Even on the floodplain of the Yellow River, where access to irrigation and well water means the situation is less serious, much of the wheat is stunted and yellowed. In Huayuanjou town, a man surnamed Zhang said his crop is roughly 10 centimeters shorter than it should be at this time of year. He and his wife expect the harvest to yield roughly half of what they would normally expect.

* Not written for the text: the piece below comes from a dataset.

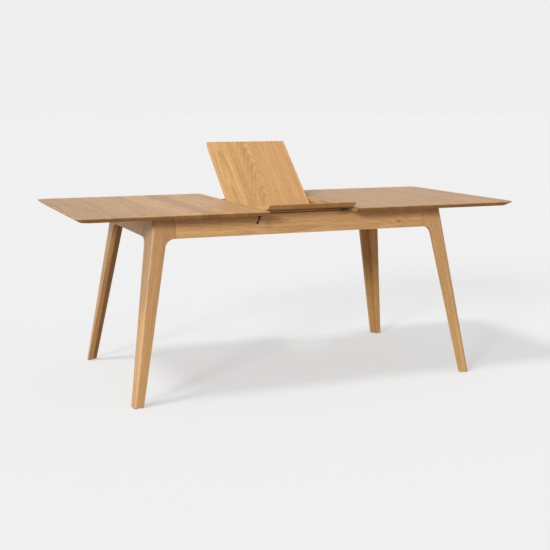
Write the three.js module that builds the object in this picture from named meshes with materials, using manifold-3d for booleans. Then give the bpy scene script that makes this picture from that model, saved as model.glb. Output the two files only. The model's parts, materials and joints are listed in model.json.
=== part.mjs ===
// Extendable dining table with a folding butterfly leaf, in millimetres, +Z up.
// The origin is on the floor under the middle of the table; X runs along the table, Y across it.
// Both half tops are drawn out and the leaf is half unfolded in the gap between them.
import * as THREE from 'three';
import { mergeVertices } from 'three/addons/utils/BufferGeometryUtils.js';
import Module from 'manifold-3d';

const wasm = await Module();
wasm.setup();

// Driving dimensions
const tableHeight = 750;
const topWidth = 898;
const extendedLength = 1918;
const leafGap = 388;          // clear space between the drawn-out half tops
const topThickness = 18;
const undercut = 22;          // how far the underside stands back from the top face
const arrisHeight = 3;        // upright band above the undercut
const planCornerRadius = 38;
const touch = 0.3;            // air left between pieces that rest against each other

const apronTop = 731;
const apronBottom = 647.5;
const apronThickness = 22;
const apronFaceX = 651.5;
const apronFaceY = 351.5;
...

In Nanzhou village, an hour’s drive to the west of the provincial capital Zhengzhou, lifetime resident Xu Hong Guo, 70, is philosophical about the drought’s impact. He remembers 1943, when several people died as a result of chronic water shortages. “This drought hasn’t affected daily life all that much,” he says. “We have enough water in the village well for drinking and irrigation because the government built wells 20 years ago.” Yet even here some villagers stand to lose everything if the heavens refuse to open.

Yu Wen Xian, 77, and her husband live too high above the village for the well water to reach them. “We’re full-time farmers and this is our only source of income. This year we’ve lost all the money from the rapeseed crop, it’s all died.” They also expect to lose at least half their wheat crop. “If it doesn’t rain at all we’ll lose it all.”

Current drought aside, China faces a more fundamental problem of water scarcity. Efforts to dig new wells and repair old ones should bring temporary respite, but officials are struggling find a sustainable way to provide water to 1.3 billion people, with just seven percent of the world's fresh water reserves.

Xiliu Lake on the outskirts of Zhengzhou offers a stark illustration of the water shortage here. The lake is almost entirely dried up with just a few residual dregs puddled here and there. The water is no longer fit for human consumption, and surrounding farms must now rely on groundwater and the city’s reservoir for irrigation.

“We used to go pleasure boating here,” says 20-year-old student Miao Yuan. “The lake used to be 9 feet deep, and people have drowned while swimming in it. There’s not much chance of that now.”